Exercise goal: Return each line of the material verbatim.

Information provided:

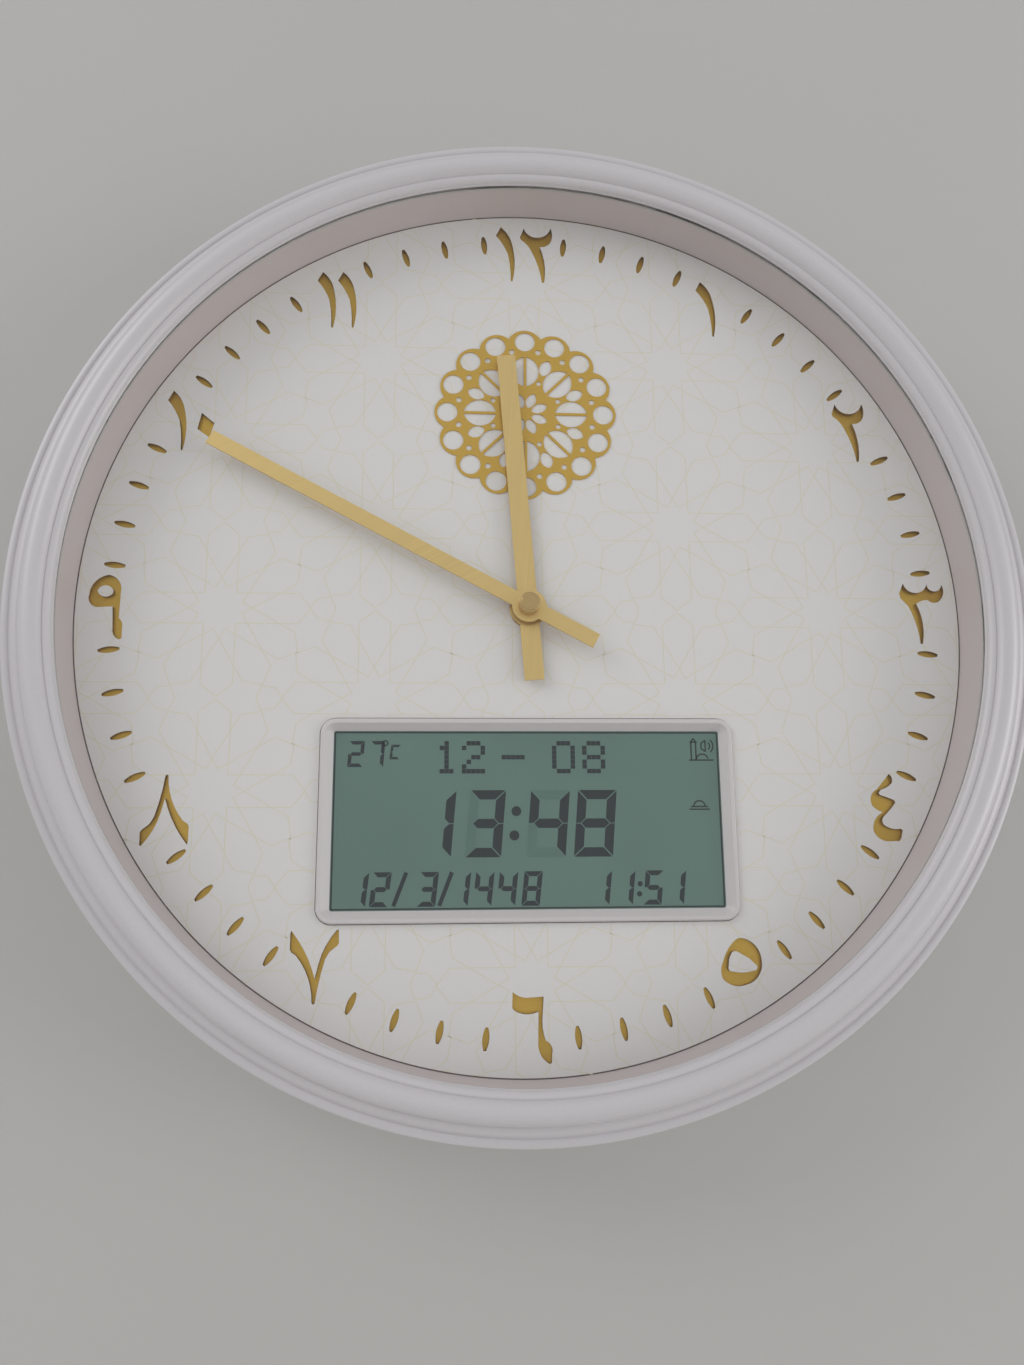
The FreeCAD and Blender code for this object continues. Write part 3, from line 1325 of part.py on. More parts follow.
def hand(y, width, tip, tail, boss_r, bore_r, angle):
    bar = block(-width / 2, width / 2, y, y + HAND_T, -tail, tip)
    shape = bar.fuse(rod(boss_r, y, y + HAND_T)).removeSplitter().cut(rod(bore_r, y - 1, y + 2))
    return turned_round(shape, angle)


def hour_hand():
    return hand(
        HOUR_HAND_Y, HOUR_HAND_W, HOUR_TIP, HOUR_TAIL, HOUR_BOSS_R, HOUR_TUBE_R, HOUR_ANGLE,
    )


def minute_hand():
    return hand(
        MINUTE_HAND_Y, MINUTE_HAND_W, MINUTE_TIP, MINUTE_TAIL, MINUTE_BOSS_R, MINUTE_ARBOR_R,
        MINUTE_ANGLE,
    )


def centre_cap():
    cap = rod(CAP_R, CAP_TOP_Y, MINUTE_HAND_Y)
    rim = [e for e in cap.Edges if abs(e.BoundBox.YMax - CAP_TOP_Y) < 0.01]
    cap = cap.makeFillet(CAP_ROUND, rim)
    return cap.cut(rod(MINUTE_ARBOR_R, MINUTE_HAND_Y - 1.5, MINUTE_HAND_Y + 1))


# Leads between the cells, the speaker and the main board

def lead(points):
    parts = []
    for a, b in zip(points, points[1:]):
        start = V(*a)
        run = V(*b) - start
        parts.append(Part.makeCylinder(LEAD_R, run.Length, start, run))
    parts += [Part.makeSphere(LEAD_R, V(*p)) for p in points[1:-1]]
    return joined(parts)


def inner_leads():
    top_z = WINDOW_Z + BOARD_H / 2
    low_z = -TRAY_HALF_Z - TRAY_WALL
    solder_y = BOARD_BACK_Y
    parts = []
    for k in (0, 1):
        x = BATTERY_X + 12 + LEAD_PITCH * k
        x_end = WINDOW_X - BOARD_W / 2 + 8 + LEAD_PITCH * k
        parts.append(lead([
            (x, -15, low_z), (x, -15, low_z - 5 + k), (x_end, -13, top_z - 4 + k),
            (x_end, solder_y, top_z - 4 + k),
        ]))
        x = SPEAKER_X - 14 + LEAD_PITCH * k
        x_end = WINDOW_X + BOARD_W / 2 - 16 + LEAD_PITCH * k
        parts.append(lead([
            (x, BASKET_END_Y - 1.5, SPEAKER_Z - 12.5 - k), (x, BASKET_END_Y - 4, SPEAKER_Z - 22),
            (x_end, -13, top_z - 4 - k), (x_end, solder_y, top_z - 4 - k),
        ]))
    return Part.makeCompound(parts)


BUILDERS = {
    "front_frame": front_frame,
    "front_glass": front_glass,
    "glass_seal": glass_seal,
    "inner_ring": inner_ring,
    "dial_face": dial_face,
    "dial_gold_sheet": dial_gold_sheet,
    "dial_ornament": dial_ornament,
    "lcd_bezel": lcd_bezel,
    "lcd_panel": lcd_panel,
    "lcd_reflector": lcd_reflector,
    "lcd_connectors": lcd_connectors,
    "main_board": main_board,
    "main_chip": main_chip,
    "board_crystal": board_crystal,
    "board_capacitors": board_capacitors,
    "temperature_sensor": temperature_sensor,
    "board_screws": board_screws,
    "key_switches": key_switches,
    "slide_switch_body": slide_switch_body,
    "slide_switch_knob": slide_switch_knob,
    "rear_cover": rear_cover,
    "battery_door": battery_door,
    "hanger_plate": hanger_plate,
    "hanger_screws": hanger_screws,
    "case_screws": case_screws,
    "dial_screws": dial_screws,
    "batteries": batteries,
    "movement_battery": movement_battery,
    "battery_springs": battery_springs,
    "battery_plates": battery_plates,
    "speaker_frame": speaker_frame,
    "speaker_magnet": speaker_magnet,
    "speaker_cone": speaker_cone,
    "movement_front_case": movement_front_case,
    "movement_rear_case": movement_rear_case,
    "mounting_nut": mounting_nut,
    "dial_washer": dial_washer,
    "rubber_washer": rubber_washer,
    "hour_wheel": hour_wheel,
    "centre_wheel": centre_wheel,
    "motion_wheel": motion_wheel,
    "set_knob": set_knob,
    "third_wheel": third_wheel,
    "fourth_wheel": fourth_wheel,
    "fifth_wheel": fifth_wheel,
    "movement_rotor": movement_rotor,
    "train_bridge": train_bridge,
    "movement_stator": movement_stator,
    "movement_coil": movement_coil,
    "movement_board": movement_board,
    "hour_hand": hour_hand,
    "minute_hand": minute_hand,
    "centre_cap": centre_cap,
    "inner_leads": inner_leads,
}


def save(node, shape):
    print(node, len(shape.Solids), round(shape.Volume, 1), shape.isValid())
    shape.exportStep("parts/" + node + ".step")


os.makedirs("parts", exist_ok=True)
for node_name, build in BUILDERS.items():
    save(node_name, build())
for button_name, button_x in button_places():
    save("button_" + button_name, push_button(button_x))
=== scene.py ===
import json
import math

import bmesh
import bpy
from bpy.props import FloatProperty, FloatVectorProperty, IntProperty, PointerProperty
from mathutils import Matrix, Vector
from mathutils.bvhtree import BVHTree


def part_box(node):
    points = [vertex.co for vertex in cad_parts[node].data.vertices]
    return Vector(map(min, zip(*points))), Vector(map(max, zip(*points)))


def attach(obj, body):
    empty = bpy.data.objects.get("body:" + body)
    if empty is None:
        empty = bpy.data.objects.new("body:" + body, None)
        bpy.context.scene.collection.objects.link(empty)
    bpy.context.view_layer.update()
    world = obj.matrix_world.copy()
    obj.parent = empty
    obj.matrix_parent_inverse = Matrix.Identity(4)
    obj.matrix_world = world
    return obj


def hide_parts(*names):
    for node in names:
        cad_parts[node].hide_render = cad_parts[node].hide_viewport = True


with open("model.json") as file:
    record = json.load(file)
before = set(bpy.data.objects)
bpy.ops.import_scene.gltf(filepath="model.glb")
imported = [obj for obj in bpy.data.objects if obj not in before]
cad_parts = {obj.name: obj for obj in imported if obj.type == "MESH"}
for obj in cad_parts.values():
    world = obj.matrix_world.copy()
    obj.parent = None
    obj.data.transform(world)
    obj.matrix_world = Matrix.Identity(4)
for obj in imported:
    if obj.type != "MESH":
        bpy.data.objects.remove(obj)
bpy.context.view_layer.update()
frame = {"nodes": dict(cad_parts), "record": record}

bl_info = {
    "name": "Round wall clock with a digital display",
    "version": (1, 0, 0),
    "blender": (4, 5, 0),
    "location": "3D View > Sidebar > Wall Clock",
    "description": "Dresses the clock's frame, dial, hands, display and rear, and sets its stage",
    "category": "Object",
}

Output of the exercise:
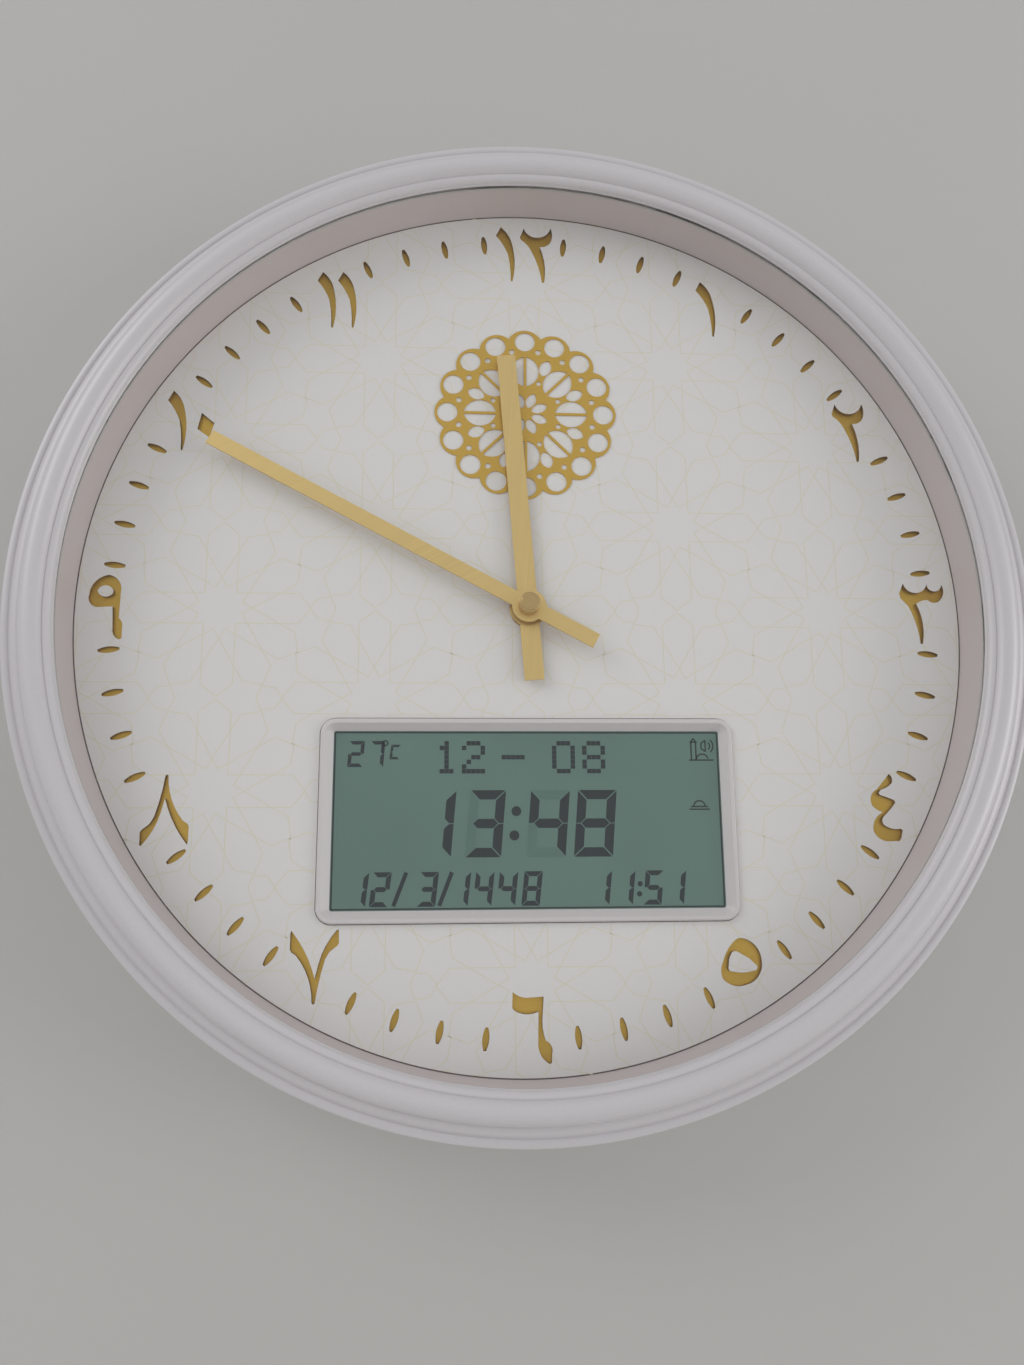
The FreeCAD and Blender code for this object continues. Write part 3, from line 1325 of part.py on. More parts follow.
def hand(y, width, tip, tail, boss_r, bore_r, angle):
    bar = block(-width / 2, width / 2, y, y + HAND_T, -tail, tip)
    shape = bar.fuse(rod(boss_r, y, y + HAND_T)).removeSplitter().cut(rod(bore_r, y - 1, y + 2))
    return turned_round(shape, angle)


def hour_hand():
    return hand(
        HOUR_HAND_Y, HOUR_HAND_W, HOUR_TIP, HOUR_TAIL, HOUR_BOSS_R, HOUR_TUBE_R, HOUR_ANGLE,
    )


def minute_hand():
    return hand(
        MINUTE_HAND_Y, MINUTE_HAND_W, MINUTE_TIP, MINUTE_TAIL, MINUTE_BOSS_R, MINUTE_ARBOR_R,
        MINUTE_ANGLE,
    )


def centre_cap():
    cap = rod(CAP_R, CAP_TOP_Y, MINUTE_HAND_Y)
    rim = [e for e in cap.Edges if abs(e.BoundBox.YMax - CAP_TOP_Y) < 0.01]
    cap = cap.makeFillet(CAP_ROUND, rim)
    return cap.cut(rod(MINUTE_ARBOR_R, MINUTE_HAND_Y - 1.5, MINUTE_HAND_Y + 1))


# Leads between the cells, the speaker and the main board

def lead(points):
    parts = []
    for a, b in zip(points, points[1:]):
        start = V(*a)
        run = V(*b) - start
        parts.append(Part.makeCylinder(LEAD_R, run.Length, start, run))
    parts += [Part.makeSphere(LEAD_R, V(*p)) for p in points[1:-1]]
    return joined(parts)


def inner_leads():
    top_z = WINDOW_Z + BOARD_H / 2
    low_z = -TRAY_HALF_Z - TRAY_WALL
    solder_y = BOARD_BACK_Y
    parts = []
    for k in (0, 1):
        x = BATTERY_X + 12 + LEAD_PITCH * k
        x_end = WINDOW_X - BOARD_W / 2 + 8 + LEAD_PITCH * k
        parts.append(lead([
            (x, -15, low_z), (x, -15, low_z - 5 + k), (x_end, -13, top_z - 4 + k),
            (x_end, solder_y, top_z - 4 + k),
        ]))
        x = SPEAKER_X - 14 + LEAD_PITCH * k
        x_end = WINDOW_X + BOARD_W / 2 - 16 + LEAD_PITCH * k
        parts.append(lead([
            (x, BASKET_END_Y - 1.5, SPEAKER_Z - 12.5 - k), (x, BASKET_END_Y - 4, SPEAKER_Z - 22),
            (x_end, -13, top_z - 4 - k), (x_end, solder_y, top_z - 4 - k),
        ]))
    return Part.makeCompound(parts)


BUILDERS = {
    "front_frame": front_frame,
    "front_glass": front_glass,
    "glass_seal": glass_seal,
    "inner_ring": inner_ring,
    "dial_face": dial_face,
    "dial_gold_sheet": dial_gold_sheet,
    "dial_ornament": dial_ornament,
    "lcd_bezel": lcd_bezel,
    "lcd_panel": lcd_panel,
    "lcd_reflector": lcd_reflector,
    "lcd_connectors": lcd_connectors,
    "main_board": main_board,
    "main_chip": main_chip,
    "board_crystal": board_crystal,
    "board_capacitors": board_capacitors,
    "temperature_sensor": temperature_sensor,
    "board_screws": board_screws,
    "key_switches": key_switches,
    "slide_switch_body": slide_switch_body,
    "slide_switch_knob": slide_switch_knob,
    "rear_cover": rear_cover,
    "battery_door": battery_door,
    "hanger_plate": hanger_plate,
    "hanger_screws": hanger_screws,
    "case_screws": case_screws,
    "dial_screws": dial_screws,
    "batteries": batteries,
    "movement_battery": movement_battery,
    "battery_springs": battery_springs,
    "battery_plates": battery_plates,
    "speaker_frame": speaker_frame,
    "speaker_magnet": speaker_magnet,
    "speaker_cone": speaker_cone,
    "movement_front_case": movement_front_case,
    "movement_rear_case": movement_rear_case,
    "mounting_nut": mounting_nut,
    "dial_washer": dial_washer,
    "rubber_washer": rubber_washer,
    "hour_wheel": hour_wheel,
    "centre_wheel": centre_wheel,
    "motion_wheel": motion_wheel,
    "set_knob": set_knob,
    "third_wheel": third_wheel,
    "fourth_wheel": fourth_wheel,
    "fifth_wheel": fifth_wheel,
    "movement_rotor": movement_rotor,
    "train_bridge": train_bridge,
    "movement_stator": movement_stator,
    "movement_coil": movement_coil,
    "movement_board": movement_board,
    "hour_hand": hour_hand,
    "minute_hand": minute_hand,
    "centre_cap": centre_cap,
    "inner_leads": inner_leads,
}


def save(node, shape):
    print(node, len(shape.Solids), round(shape.Volume, 1), shape.isValid())
    shape.exportStep("parts/" + node + ".step")


os.makedirs("parts", exist_ok=True)
for node_name, build in BUILDERS.items():
    save(node_name, build())
for button_name, button_x in button_places():
    save("button_" + button_name, push_button(button_x))
=== scene.py ===
import json
import math

import bmesh
import bpy
from bpy.props import FloatProperty, FloatVectorProperty, IntProperty, PointerProperty
from mathutils import Matrix, Vector
from mathutils.bvhtree import BVHTree


def part_box(node):
    points = [vertex.co for vertex in cad_parts[node].data.vertices]
    return Vector(map(min, zip(*points))), Vector(map(max, zip(*points)))


def attach(obj, body):
    empty = bpy.data.objects.get("body:" + body)
    if empty is None:
        empty = bpy.data.objects.new("body:" + body, None)
        bpy.context.scene.collection.objects.link(empty)
    bpy.context.view_layer.update()
    world = obj.matrix_world.copy()
    obj.parent = empty
    obj.matrix_parent_inverse = Matrix.Identity(4)
    obj.matrix_world = world
    return obj


def hide_parts(*names):
    for node in names:
        cad_parts[node].hide_render = cad_parts[node].hide_viewport = True


with open("model.json") as file:
    record = json.load(file)
before = set(bpy.data.objects)
bpy.ops.import_scene.gltf(filepath="model.glb")
imported = [obj for obj in bpy.data.objects if obj not in before]
cad_parts = {obj.name: obj for obj in imported if obj.type == "MESH"}
for obj in cad_parts.values():
    world = obj.matrix_world.copy()
    obj.parent = None
    obj.data.transform(world)
    obj.matrix_world = Matrix.Identity(4)
for obj in imported:
    if obj.type != "MESH":
        bpy.data.objects.remove(obj)
bpy.context.view_layer.update()
frame = {"nodes": dict(cad_parts), "record": record}

bl_info = {
    "name": "Round wall clock with a digital display",
    "version": (1, 0, 0),
    "blender": (4, 5, 0),
    "location": "3D View > Sidebar > Wall Clock",
    "description": "Dresses the clock's frame, dial, hands, display and rear, and sets its stage",
    "category": "Object",
}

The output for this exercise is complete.